Any interest in Seq 2 SQL?

nok · April 25, 2018, 3:27pm

I see. I try both character and word level generation, but always run into dead loop. It seems always repeating postid posts etc…

jsonm · April 25, 2018, 9:13pm

I’d have to see a notebook or something to be able to have an idea of what’s going on.

KevinB · April 25, 2018, 9:27pm

Try using multinomial to not always select the best match like this:

to_np(torch.multinomial(probs[0][-1].exp(), 1))[0]

That is a weird spot for the infinite loop though it seems like.

nok · April 26, 2018, 2:20am

Will clean up and post later today, it is messy and full of experimenta code now.

jsonm · April 26, 2018, 2:23am

So is mine that’s ok

nok · April 26, 2018, 4:57am

is this torch.multinomial kind of sampling the words with a probability distribution ?

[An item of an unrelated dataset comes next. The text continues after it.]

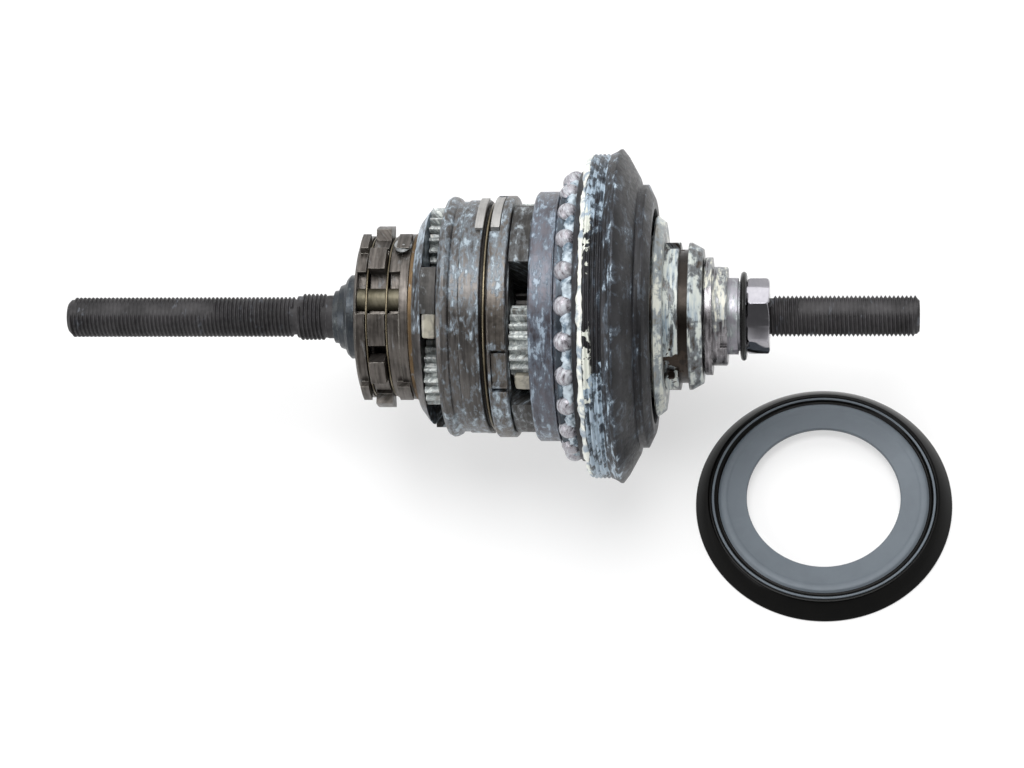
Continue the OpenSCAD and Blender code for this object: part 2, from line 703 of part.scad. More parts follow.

nok · April 26, 2018, 5:21am

You are probably right, I haven’t read the spacy source code though. Although I think WED is tokenized as “we” “d” is probably a bad choice.

KevinB · April 26, 2018, 5:27am

Great question. I know it selects the top answer most of the time, but it also has a chance to select other answers. I believe Jeremy used it at one point as a way to predict the next word on sentence generation. I’m not sure if there would be a better thing to use, but that’s done a pretty good job for me.

nok · April 26, 2018, 5:47am

I probably have missed that, I have implement a get_next_random with np.random.choice() which will sample for a probability distribution. However, since softmax is always trying to pick a winner, ie. there are 4 words, the probabilities are [0.95, 0.01,0.01,0.02], it does not helps a lot although it makes the random generation richer.

KevinB · April 26, 2018, 5:48am

What if you use a sigmoid instead of a softmax? I think that will let the percentages be less aggressive.

nok · April 26, 2018, 6:16am

hmmm… not sure how can I use sigmoid as output? The probability distribution needed to be add up to 1. In this case, 1 class can be output at a time only, so softmax make sense instead of cross entropy loss, but I will think more about it later.

I will clean up my code first. Thanks.

nok · April 26, 2018, 7:49am

So after reading your notebook, I have add accuracy as an evaluation metric during training.

Edited: Found an error of the accuracy function, the dimension actually doesn’t match and create a matrix and cause weird accuracy.

nok · April 26, 2018, 3:47pm

I spent half my day debugging, was messing up with the eval metric but that does not affect the training, accuracy looks good now, but still producing garbage result.

jsonm · April 26, 2018, 4:00pm

Have you tried more epochs? And maybe use 10,1 for clr_beta?

But everything not SQL keywords or functions in your vocab is unnecessary, which will make training more difficult

nok · April 26, 2018, 4:30pm

I think I tried, the accuracy is so high that I don’t understand why it generate garbage sequence, I try to find is there a bug in training but cannot find anything.

Yeah I guess I will have to figure out some regex to clean up… or maybe I will just borrow your pre-processing and see if the model works later. I guess it may be a good idea to test if there is bug inside my code as well…

jsonm · April 26, 2018, 4:38pm

36% accuracy? That seems very low to me. What happens when you run a few more epochs?

nok · April 26, 2018, 4:39pm

I guess I should clean up a bit more, accuracy is ~0.95 if I train it fully and loss is around 0.4

jsonm · April 26, 2018, 4:42pm

You also don’t want to overfit or it will just generate SQL from the dataset.

But you shouldn’t just be getting garbage.

EDIT: Still, you’re using a vocab of 16k which is 100x more than I use

nok · April 26, 2018, 4:51pm

Yeah, but I can’t even overfit it. The notebook is word level. I tried character level to avoid producing garbage sentence (I didn’t upload the character level notebook), I still think there may be some bug so I am going to try your pre-processing and re-run the model.

jsonm · April 26, 2018, 5:06pm

Yeah sorry- definitely misread when skimming it! I see the “94% accuracy” now.

Have you tried using fast ai LanguageModelLoader / LanguageModelData?